Was ist mit der Unabhängigkeitserklärung von ➱Mecklenburg County? Und warum steht in allen Schulbüchern, dass die Declaration of Independence am ➱4. Juli 1776 von allen Delegierten unterschrieben wurde? Schon John Adams fürchtete sich davor, dass die Geschichtsschreibung der USA von Mythen beherrscht wird: I'll not be in the history books. Only Franklin. Franklin did this, and Franklin did that, and Franklin did some other damn thing. Franklin smote the ground, and out sprang General Washington, fully grown and on his horse. Then Franklin electrified him with that miraculous lightning-rod of his, and the three of them – Franklin, Washington, and the horse – conducted the entire War for Independence all by themselves.

Da kommt uns dieser Typ mit den seltsamen Haaren doch gerade Recht: The final key to the way I promote is bravado. I play to people's fantasies. People may not always think big themselves, but they can still get very excited by those who do. That's why a little hyperbole never hurts. People want to believe something is the biggest and the greatest and the most spectacular. I call it truthful hyperbole. It's an innocent form of exaggeration — and a very effective form of promotion.
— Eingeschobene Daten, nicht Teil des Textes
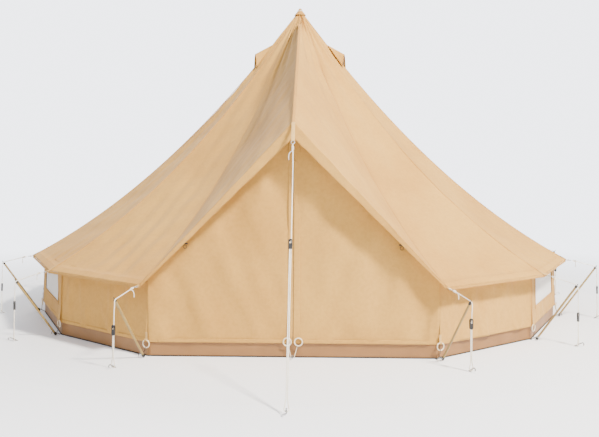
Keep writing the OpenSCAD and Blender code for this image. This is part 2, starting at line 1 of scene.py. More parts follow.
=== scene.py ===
"""Canvas bell tent on its poles: cloth, ropes, poles and pegs.

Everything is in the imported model's frame: metres, +Z up, the door at -Y.
"""

import logging
import math
from dataclasses import dataclass, field
from enum import Enum
from typing import Callable, Sequence

import bmesh
import bpy
import numpy as np
from mathutils import Matrix, Vector

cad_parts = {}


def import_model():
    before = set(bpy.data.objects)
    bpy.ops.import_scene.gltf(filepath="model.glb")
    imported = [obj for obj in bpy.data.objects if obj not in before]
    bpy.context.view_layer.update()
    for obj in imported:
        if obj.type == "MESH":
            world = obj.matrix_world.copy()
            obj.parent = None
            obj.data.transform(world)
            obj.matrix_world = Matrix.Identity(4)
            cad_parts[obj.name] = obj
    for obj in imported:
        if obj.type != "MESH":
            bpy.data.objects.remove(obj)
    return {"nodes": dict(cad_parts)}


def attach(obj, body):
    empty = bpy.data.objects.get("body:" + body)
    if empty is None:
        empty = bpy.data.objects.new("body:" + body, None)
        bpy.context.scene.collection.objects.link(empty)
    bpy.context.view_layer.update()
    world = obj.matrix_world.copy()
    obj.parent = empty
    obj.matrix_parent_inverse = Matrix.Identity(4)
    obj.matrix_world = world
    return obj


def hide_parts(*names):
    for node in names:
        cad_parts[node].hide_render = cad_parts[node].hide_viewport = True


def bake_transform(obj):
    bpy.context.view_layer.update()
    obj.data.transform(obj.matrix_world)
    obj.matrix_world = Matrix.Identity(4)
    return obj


logging.basicConfig(level=logging.INFO, format="%(name)s: %(message)s")
LOG = logging.getLogger("tent")

Array = np.ndarray
GORES = 14
STEP = 2 * math.pi / GORES
CORNERS = range(1, GORES)
ROOT = "tent"
# Cloth thicknesses in metres.
CANVAS_T = 0.0012
DOUBLE_T = 0.0014
CAP_T = 0.0016
FLOOR_T = 0.0012
BAND_T = 0.001
WEBBING_T = 0.0012
NET_T = 0.0008
TAPE_T = 0.0008


class Side(Enum):
    """Which half of the tent, as the factor on X seen from the front."""

    LEFT = -1
    RIGHT = 1


# ---------- Sizes ----------


@dataclass(frozen=True)
class TentShape:
    """The tent's own sizes in metres, the same as the CAD model's."""

    base_r: float = 2.5
    peak_h: float = 2.975
    eave_r: float = 2.6
    eave_h: float = 0.548
    sag: float = 0.44
    ridge_sag: float = 0.1
    dip: float = 0.777
    dip_r: float = 0.22
    door_peak_r: float = 2.4
    door_peak_h: float = 1.738
    roof_t: float = 0.004
    valance: float = 0.014
    peak_valance: float = 0.105
    hem_z: float = 0.108
    tray_h: float = 0.125
    leaf_top: float = 1.5
    leaf_half: float = 1.0399
    cloth_t: float = 0.003
    lean: float = 0.024
    wall_gap: float = 0.012
    window_w: float = 0.8
    sill: float = 0.256
    head: float = 0.53
    hood_r: float = 0.455
    hood_h: float = 0.125
    hood_top_r: float = 0.285
    hood_half: float = 0.08

    @property
    def wall_r(self) -> float:
        """Radius of the wall's corners at the ground."""
        return self.base_r + self.wall_gap

    @property
    def front_y(self) -> float:
        """Distance of the front's inner face from the centre."""
        return self.base_r * math.cos(STEP) + 0.005

    @property
    def front_face(self) -> float:
        """Distance of the front's outer face from the centre."""
        return self.front_y + self.cloth_t

    @property
    def corner_x(self) -> float:
        """Half width of the front."""
        return self.wall_r * math.sin(STEP) - 0.004

    def seam_z(self, u: Array | float) -> Array | float:
        """Height of an ordinary roof seam.

        Args:
            u: share of the way from the top to the eave.
        Returns:
            The height in metres.
        """
        return self.peak_h - (self.peak_h - self.eave_h) * (
            (1 + self.sag) * u - self.sag * u * u
        )

    def ridge_z(self, u: Array | float) -> Array | float:
        """Height of the door ridge at share u of its length."""
        r = self.door_peak_r * u
        fall = (1 + self.ridge_sag) * u - self.ridge_sag * u * u
        dip = self.dip * r * np.exp(-((r / self.dip_r) ** 2))
        return self.peak_h - (self.peak_h - self.door_peak_h) * fall - dip

    def rib(self, k: int, u: Array) -> Array:
        """Points down seam k.

        Args:
            k: seam, counted from the door ridge.
            u: shares of the way down.
        Returns:
            One row per share.
        """
        u = np.asarray(u, float)
        if k % GORES == 0:
            return np.stack([0 * u, -self.door_peak_r * u, self.ridge_z(u)], -1)
        a = k * STEP
        r = self.eave_r * u
        return np.stack([r * math.sin(a), -r * math.cos(a), self.seam_z(u)], -1)

    @property
    def wall_top(self) -> float:
        """Height of the top of the wall."""
        u = (self.wall_r - self.lean + self.cloth_t) / self.eave_r
        return float(self.seam_z(u)) - self.roof_t - 0.002

    @property
    def front_top(self) -> float:
        """Height of the front's top at the middle."""
        u = self.front_face / self.door_peak_r
        return float(self.ridge_z(u)) - self.roof_t - 0.018

    @property
    def front_side(self) -> float:
        """Height of the front's top at its corners."""
        u = self.front_face / (self.eave_r * math.cos(STEP))
        return float(self.seam_z(u)) - self.roof_t - 0.018


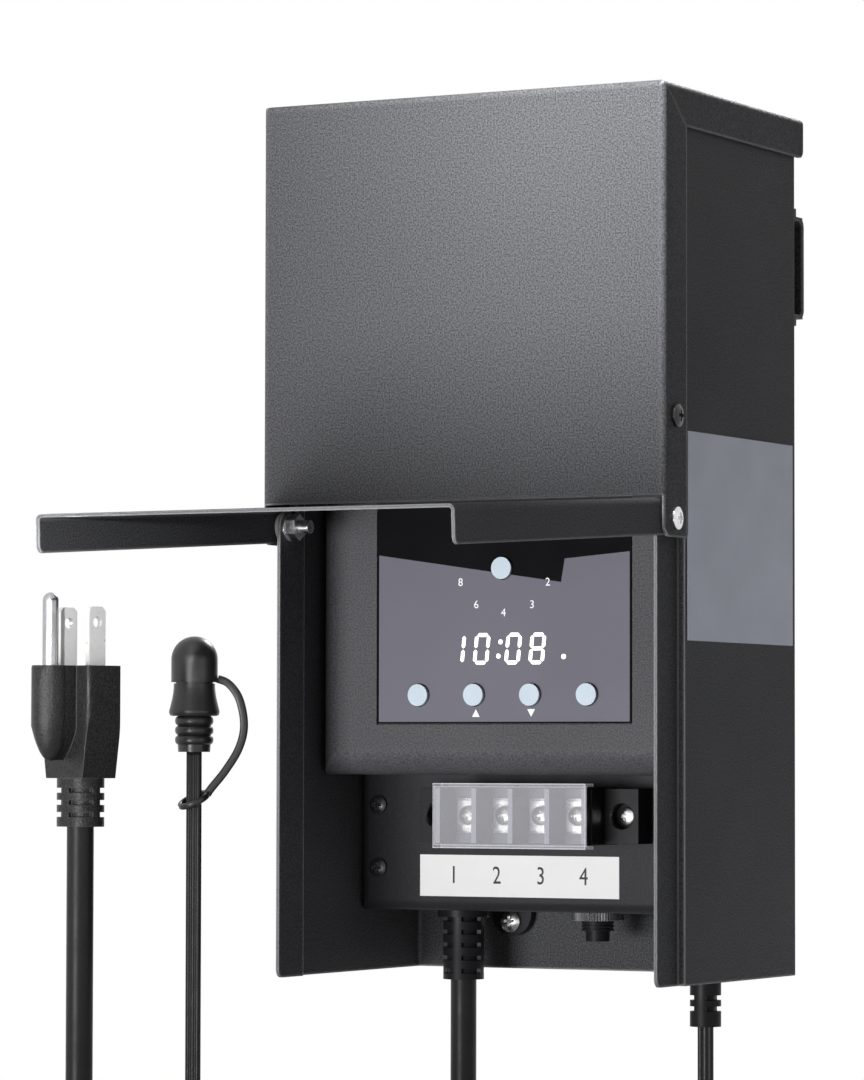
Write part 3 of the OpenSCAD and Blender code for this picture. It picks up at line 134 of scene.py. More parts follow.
def edge_mask(tree, radius, gain):
    """1 along the part's own edges, 0 on its faces, and the normal rounded by that radius."""
    near = tree.nodes.new("ShaderNodeBevel")
    near.samples = 4
    near.inputs["Radius"].default_value = radius
    real = tree.nodes.new("ShaderNodeNewGeometry")
    dot = tree.nodes.new("ShaderNodeVectorMath")
    dot.operation = "DOT_PRODUCT"
    link(tree, near.outputs[0], dot.inputs[0])
    link(tree, real.outputs["Normal"], dot.inputs[1])
    return span(tree, dot.outputs["Value"], 1.0, 0.0, 1 - 1 / gain, 1.0), near.outputs[0]


def material(name, color, rough=0.5, metal=0.0, spec=0.3, coat=0.0, grain=None, cloud=None, painted_edge=None,
             glow=0.0):
    """A principled material with its own surface detail, and painted light along its edges.
    grain: (noise scale, bump strength, depth mm, how much the colour varies with it)
    cloud: (noise scale, how much colour varies, how much roughness varies)
    painted_edge: (edge radius mm, gain, edge colour), painted along the edges: a lighter colour there is a
    painted highlight, a darker one painted shade"""
    m = bpy.data.materials.new(name)
    m.use_nodes = True
    tree = m.node_tree
    p = tree.nodes["Principled BSDF"]
    for key, v in (("Roughness", rough), ("Metallic", metal), ("Specular IOR Level", spec),
                   ("Coat Weight", coat), ("Coat Roughness", 0.15)):
        p.inputs[key].default_value = v
    p.inputs["Base Color"].default_value = (*color, 1)
    if glow:
        p.inputs["Emission Color"].default_value = (*color, 1)
        p.inputs["Emission Strength"].default_value = glow
    shade = normal = None
    place = tree.nodes.new("ShaderNodeTexCoord")
    if cloud:
        fac = noise_fac(tree, place, cloud[0])
        dark, light = shades(color, cloud[1])
        shade = mixed(tree, span(tree, fac, 0, 1), dark, light)
        link(tree, span(tree, fac, rough + cloud[2], rough - cloud[2]), p.inputs["Roughness"])
    # Edge colour painted along the edges: a painted highlight where it is lighter, painted shade where it is
    # darker
    if painted_edge:
        painted_edge_mask, normal = edge_mask(tree, painted_edge[0] * MM, painted_edge[1])
    if grain:
        fac = noise_fac(tree, place, grain[0], 3.0)
        relief = tree.nodes.new("ShaderNodeBump")
        relief.inputs["Strength"].default_value = grain[1]
        relief.inputs["Distance"].default_value = grain[2] * MM
        link(tree, fac, relief.inputs["Height"])
        if normal:
            link(tree, normal, relief.inputs["Normal"])
        normal = relief.outputs["Normal"]
        if grain[3]:
            dark, light = shades(color, grain[3])
            speck = mixed(tree, span(tree, fac, 0, 1, 0.38, 0.62), dark, light)
            if shade is None:
                shade = speck
            else:
                half = tree.nodes.new("ShaderNodeMix")
                half.data_type = "RGBA"
                half.inputs[0].default_value = 0.5
                link(tree, shade, half.inputs[6])
                link(tree, speck, half.inputs[7])
                shade = half.outputs[2]
    if normal:
        link(tree, normal, p.inputs["Normal"])
    # Mix the painted edge highlight or edge shade into the base colour
    if painted_edge:
        shade = mixed(tree, painted_edge_mask, color if shade is None else shade, painted_edge[2])
    if shade is not None:
        link(tree, shade, p.inputs["Base Color"])
    return m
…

Amerika gibt es nicht, sagte der alte Italiener, als er am Ende des 19. Jahrhundert nach Italien zurückkehrte. Ich weiß es, denn ich bin dagewesen. Er meinte nicht, dass es die Vereinigten Staaten von Amerika nicht gebe, er wollte sagen, dass die Idee von Amerika als einem Land der Freiheit und der unbegrenzten Möglichkeiten tot sei. Aus dem American Dream ist längst der American Nightmare geworden, den letzten Funken des Feuers, das die Welt erleuchten kann, den wird Trump wohl mit seinen Füßen austreten.